— begin EXTRACTED INFORMATION —
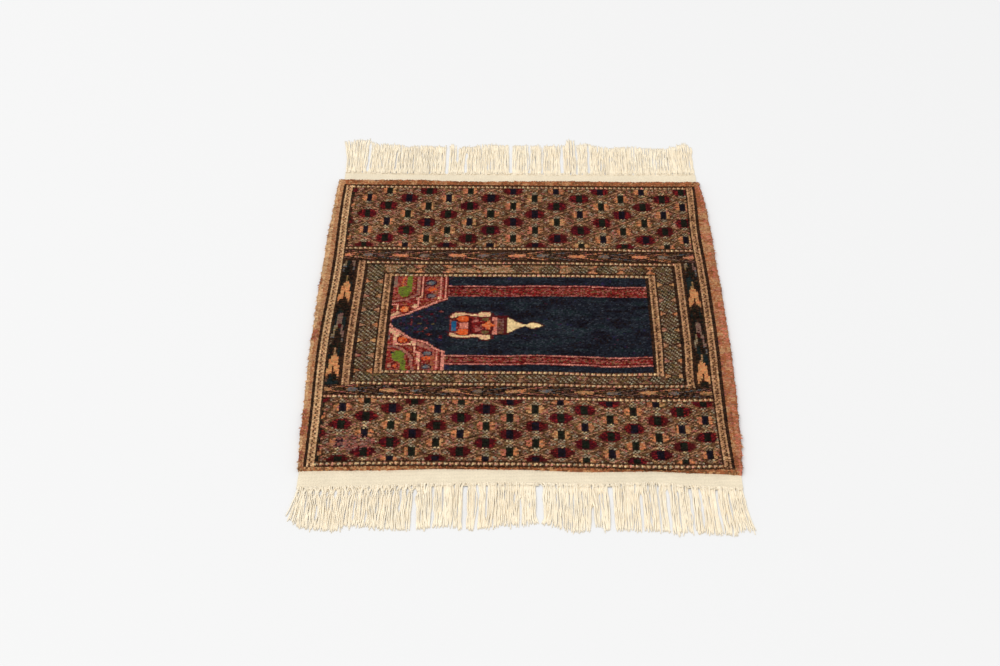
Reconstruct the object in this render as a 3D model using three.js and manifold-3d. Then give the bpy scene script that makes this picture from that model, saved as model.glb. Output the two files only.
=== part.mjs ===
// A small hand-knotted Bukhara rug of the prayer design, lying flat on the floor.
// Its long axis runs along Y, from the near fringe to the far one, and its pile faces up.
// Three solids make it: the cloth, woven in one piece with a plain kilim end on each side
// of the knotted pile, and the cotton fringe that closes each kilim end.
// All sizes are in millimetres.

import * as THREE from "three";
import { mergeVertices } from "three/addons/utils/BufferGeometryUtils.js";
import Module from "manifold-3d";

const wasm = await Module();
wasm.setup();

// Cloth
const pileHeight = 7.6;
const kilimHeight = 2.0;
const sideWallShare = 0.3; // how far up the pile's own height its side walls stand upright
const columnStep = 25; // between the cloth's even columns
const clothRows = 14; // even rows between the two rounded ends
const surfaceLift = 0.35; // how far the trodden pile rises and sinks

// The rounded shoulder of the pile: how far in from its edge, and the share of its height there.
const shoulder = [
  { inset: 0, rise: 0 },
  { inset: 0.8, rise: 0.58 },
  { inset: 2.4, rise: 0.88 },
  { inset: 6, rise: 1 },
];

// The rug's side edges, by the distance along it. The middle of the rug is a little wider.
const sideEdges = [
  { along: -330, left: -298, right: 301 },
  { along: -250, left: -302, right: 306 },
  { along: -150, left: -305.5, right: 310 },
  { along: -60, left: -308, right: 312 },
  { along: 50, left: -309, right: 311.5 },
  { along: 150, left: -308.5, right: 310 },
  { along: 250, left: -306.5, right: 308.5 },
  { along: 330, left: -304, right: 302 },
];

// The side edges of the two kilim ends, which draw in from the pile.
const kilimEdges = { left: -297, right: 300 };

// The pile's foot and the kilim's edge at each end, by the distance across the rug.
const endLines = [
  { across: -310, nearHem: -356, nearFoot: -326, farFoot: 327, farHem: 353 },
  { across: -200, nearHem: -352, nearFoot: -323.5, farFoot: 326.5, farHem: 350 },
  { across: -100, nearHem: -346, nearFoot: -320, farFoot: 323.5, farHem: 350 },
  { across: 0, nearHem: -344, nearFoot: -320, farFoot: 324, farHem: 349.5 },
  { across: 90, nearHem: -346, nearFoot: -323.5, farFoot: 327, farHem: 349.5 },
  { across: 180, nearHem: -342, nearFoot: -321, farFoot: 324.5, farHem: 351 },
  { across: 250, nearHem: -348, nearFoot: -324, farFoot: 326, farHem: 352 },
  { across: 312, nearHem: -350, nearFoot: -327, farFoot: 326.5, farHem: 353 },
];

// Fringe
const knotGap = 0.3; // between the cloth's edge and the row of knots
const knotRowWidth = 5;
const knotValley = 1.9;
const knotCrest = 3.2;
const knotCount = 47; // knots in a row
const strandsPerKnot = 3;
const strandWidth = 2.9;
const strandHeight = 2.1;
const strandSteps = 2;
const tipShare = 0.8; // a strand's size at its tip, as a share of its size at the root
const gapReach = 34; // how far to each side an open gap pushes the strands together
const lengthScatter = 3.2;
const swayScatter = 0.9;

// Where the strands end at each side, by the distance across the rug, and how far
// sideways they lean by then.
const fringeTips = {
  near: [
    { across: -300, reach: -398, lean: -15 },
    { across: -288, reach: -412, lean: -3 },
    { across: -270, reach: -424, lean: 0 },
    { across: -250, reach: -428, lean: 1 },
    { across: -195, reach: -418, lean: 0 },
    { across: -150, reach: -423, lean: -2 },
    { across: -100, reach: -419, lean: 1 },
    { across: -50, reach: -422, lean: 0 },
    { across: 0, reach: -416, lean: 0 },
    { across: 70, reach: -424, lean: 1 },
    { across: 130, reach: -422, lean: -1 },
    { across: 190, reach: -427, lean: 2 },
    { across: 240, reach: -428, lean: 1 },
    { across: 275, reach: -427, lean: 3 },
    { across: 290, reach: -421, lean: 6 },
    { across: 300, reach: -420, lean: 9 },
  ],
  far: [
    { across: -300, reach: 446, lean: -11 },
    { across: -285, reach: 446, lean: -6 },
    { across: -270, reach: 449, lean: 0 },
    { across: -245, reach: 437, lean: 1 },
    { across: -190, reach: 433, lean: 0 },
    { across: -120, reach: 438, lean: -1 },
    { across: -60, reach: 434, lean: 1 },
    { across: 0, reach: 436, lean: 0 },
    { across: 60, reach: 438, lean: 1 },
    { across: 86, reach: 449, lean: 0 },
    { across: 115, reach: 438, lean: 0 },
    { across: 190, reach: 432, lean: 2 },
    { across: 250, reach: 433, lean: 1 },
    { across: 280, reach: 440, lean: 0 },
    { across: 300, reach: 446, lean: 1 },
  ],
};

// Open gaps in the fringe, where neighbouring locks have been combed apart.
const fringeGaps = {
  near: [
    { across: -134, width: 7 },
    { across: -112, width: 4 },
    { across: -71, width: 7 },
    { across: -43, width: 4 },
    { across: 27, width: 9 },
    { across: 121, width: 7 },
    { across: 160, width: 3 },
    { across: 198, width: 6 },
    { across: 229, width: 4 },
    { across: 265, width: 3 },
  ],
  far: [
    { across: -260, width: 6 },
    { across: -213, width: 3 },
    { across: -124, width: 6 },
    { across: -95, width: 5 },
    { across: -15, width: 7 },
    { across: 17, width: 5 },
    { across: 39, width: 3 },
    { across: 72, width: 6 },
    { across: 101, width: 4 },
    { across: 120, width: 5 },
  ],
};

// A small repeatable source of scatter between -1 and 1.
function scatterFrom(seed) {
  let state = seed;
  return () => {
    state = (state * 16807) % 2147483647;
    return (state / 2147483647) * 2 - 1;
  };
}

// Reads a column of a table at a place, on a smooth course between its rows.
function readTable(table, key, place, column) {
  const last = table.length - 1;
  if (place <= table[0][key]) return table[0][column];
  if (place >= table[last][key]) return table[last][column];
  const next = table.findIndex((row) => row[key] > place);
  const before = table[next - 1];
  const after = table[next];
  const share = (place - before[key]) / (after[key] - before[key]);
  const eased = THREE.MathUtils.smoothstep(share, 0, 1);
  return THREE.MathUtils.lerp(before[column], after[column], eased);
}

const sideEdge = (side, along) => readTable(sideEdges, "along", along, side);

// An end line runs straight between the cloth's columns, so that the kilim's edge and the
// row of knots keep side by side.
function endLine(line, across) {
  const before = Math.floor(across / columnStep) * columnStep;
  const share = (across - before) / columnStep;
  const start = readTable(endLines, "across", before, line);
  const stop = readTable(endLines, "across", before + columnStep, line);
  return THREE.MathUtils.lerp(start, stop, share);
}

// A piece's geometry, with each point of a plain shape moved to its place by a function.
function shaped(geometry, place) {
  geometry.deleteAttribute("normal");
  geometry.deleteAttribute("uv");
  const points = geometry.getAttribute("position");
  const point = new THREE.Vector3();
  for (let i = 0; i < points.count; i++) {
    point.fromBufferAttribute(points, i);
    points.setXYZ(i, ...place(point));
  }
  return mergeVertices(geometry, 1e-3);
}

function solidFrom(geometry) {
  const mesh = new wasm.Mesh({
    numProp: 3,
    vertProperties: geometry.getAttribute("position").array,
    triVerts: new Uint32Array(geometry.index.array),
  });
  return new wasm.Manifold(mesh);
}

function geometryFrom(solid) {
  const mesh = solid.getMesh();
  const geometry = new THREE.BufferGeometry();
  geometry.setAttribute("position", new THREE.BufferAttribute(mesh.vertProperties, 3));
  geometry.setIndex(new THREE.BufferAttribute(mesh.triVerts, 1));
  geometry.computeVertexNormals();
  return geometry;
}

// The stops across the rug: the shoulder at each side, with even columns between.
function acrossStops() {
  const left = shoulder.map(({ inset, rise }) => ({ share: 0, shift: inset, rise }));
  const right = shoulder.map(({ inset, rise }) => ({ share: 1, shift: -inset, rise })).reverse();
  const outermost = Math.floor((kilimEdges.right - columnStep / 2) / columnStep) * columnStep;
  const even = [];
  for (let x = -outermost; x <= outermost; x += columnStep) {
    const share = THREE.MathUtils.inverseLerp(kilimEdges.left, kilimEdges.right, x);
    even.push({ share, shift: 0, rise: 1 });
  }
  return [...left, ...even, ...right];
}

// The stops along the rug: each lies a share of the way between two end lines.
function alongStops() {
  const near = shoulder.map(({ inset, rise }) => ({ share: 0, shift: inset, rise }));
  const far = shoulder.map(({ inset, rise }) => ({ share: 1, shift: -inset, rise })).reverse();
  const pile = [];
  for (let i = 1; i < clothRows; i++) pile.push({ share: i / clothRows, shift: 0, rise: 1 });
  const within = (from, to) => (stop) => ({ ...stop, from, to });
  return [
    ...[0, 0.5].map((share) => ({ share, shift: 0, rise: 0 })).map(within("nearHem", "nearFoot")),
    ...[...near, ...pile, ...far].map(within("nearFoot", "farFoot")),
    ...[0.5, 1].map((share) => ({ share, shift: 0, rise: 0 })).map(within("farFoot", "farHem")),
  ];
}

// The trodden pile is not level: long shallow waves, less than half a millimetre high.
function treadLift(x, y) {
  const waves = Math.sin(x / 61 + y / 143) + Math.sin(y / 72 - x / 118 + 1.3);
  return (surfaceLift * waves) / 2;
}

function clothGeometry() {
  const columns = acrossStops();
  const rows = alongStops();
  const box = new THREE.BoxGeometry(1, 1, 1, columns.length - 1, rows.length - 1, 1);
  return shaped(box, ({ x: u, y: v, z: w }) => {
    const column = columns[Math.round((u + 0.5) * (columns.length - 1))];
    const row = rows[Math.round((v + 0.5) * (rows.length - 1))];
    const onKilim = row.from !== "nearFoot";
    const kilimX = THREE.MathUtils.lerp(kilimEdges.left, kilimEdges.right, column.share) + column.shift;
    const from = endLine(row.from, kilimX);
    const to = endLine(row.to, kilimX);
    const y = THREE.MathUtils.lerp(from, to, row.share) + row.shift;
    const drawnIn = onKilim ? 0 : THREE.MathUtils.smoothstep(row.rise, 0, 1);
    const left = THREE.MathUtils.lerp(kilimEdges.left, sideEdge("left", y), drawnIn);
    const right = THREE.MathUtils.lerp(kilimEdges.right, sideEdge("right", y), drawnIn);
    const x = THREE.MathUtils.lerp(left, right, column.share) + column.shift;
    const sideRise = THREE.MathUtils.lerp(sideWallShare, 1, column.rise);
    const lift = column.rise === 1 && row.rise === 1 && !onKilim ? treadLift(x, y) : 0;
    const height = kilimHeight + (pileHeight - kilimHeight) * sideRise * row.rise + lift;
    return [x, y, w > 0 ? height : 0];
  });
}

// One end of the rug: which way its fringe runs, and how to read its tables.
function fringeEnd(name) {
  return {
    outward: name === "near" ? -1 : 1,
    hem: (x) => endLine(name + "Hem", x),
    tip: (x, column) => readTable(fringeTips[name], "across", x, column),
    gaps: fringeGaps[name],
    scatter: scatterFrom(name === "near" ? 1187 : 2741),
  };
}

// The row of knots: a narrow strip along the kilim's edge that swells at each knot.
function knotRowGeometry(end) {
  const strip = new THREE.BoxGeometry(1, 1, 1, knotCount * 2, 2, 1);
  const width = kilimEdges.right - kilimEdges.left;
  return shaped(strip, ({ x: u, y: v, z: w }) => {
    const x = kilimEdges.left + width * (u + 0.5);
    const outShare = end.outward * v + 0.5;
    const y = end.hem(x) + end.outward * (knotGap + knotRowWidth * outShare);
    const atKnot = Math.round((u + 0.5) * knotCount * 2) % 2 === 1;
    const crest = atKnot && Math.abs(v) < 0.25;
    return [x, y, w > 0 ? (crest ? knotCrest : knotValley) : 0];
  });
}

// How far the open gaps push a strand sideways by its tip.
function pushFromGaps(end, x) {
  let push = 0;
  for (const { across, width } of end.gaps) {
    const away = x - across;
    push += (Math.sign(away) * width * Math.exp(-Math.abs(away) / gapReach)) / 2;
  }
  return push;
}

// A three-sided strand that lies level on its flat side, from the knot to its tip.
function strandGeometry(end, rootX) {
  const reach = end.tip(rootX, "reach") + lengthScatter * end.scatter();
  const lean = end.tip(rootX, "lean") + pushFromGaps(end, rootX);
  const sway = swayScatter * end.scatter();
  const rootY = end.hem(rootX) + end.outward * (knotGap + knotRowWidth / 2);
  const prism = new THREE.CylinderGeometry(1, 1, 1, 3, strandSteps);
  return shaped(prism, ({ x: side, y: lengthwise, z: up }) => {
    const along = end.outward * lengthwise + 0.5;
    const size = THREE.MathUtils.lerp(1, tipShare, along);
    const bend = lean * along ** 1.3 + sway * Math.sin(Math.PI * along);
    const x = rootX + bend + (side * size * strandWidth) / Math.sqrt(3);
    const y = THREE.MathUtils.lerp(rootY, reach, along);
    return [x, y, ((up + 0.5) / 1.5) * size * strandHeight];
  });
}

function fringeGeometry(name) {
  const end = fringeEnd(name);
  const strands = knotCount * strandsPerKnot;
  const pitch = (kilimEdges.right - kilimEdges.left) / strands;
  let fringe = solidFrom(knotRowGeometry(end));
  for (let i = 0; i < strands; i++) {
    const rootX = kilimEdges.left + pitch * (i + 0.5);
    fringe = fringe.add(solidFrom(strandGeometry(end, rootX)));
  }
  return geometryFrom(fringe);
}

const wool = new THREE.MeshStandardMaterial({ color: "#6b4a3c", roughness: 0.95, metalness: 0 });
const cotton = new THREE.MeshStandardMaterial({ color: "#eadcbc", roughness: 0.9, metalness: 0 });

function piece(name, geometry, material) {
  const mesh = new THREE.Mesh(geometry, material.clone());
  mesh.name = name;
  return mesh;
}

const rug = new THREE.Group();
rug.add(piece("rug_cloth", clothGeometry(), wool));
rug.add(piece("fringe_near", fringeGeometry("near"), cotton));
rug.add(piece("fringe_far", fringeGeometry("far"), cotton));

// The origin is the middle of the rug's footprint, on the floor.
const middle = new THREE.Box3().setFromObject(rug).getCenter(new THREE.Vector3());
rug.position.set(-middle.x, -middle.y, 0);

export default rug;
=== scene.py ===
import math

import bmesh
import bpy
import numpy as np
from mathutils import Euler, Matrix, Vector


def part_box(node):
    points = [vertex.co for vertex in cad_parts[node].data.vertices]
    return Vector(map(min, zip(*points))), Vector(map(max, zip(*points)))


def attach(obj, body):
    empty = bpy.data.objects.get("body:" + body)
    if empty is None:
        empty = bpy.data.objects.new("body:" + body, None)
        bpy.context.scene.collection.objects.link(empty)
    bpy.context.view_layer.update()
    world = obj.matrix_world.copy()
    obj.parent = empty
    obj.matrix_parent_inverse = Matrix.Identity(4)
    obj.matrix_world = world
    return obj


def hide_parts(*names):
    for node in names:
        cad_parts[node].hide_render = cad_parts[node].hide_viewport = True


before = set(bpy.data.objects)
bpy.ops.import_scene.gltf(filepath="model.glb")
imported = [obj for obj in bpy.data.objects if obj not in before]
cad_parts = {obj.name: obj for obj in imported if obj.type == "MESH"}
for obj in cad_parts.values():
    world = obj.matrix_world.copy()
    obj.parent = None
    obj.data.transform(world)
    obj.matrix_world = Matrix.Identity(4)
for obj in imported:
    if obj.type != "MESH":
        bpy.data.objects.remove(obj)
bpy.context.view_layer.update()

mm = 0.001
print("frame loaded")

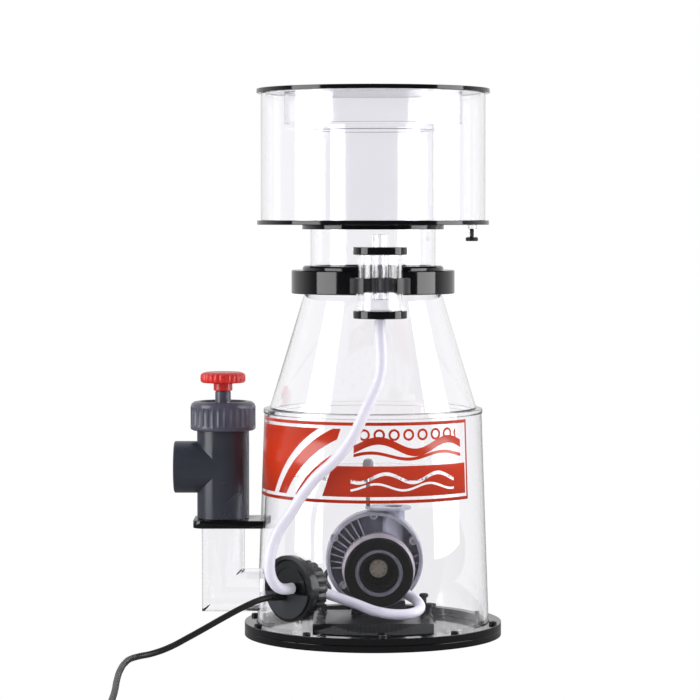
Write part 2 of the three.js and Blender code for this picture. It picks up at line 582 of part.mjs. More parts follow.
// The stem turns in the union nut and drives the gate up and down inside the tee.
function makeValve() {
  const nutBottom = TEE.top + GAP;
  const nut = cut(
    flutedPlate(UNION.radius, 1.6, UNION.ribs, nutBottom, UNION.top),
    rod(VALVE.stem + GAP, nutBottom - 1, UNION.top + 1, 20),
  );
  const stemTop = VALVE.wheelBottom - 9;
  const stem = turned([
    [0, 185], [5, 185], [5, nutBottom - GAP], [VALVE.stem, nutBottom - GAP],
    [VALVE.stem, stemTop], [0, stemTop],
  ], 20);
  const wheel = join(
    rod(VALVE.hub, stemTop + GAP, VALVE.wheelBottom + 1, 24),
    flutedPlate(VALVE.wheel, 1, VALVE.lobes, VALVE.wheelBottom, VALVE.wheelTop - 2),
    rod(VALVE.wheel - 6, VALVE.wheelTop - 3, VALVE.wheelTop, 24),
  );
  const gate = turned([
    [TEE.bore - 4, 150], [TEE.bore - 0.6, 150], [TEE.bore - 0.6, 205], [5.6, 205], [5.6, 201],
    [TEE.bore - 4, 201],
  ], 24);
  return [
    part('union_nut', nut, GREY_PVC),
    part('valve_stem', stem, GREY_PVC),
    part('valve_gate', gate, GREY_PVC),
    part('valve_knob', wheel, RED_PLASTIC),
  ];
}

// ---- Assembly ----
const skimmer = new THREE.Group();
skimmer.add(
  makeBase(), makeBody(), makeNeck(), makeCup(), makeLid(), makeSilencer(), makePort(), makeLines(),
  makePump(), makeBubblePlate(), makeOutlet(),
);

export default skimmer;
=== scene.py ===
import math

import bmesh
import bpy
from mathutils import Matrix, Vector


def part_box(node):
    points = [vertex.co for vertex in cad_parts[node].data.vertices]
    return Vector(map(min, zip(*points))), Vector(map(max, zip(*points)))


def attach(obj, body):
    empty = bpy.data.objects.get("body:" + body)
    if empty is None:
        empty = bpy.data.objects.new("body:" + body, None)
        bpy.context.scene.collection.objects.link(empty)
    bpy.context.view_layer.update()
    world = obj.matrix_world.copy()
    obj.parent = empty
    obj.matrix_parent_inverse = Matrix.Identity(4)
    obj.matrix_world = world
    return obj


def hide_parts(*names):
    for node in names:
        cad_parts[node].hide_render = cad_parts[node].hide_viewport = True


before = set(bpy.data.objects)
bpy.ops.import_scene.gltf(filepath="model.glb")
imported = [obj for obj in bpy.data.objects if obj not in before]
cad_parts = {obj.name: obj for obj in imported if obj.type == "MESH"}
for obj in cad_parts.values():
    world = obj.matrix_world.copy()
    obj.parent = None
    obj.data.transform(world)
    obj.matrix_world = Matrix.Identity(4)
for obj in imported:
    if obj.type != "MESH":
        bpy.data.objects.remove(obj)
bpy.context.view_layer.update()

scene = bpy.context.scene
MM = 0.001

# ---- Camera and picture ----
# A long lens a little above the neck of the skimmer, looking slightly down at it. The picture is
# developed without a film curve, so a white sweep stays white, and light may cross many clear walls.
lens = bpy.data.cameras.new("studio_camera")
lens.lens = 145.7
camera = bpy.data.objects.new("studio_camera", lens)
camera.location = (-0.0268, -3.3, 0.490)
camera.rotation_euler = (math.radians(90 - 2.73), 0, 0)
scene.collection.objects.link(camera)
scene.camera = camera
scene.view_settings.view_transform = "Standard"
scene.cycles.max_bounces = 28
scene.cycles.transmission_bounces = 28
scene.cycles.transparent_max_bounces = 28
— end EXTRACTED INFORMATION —
STATED GOAL. Gather each line in the data that holds the string "before".

REPLY TO THE EXERCISE.
  const before = table[next - 1];
  const share = (place - before[key]) / (after[key] - before[key]);
  return THREE.MathUtils.lerp(before[column], after[column], eased);
  const before = Math.floor(across / columnStep) * columnStep;
  const share = (across - before) / columnStep;
  const start = readTable(endLines, "across", before, line);
  const stop = readTable(endLines, "across", before + columnStep, line);
before = set(bpy.data.objects)
imported = [obj for obj in bpy.data.objects if obj not in before]
before = set(bpy.data.objects)
imported = [obj for obj in bpy.data.objects if obj not in before]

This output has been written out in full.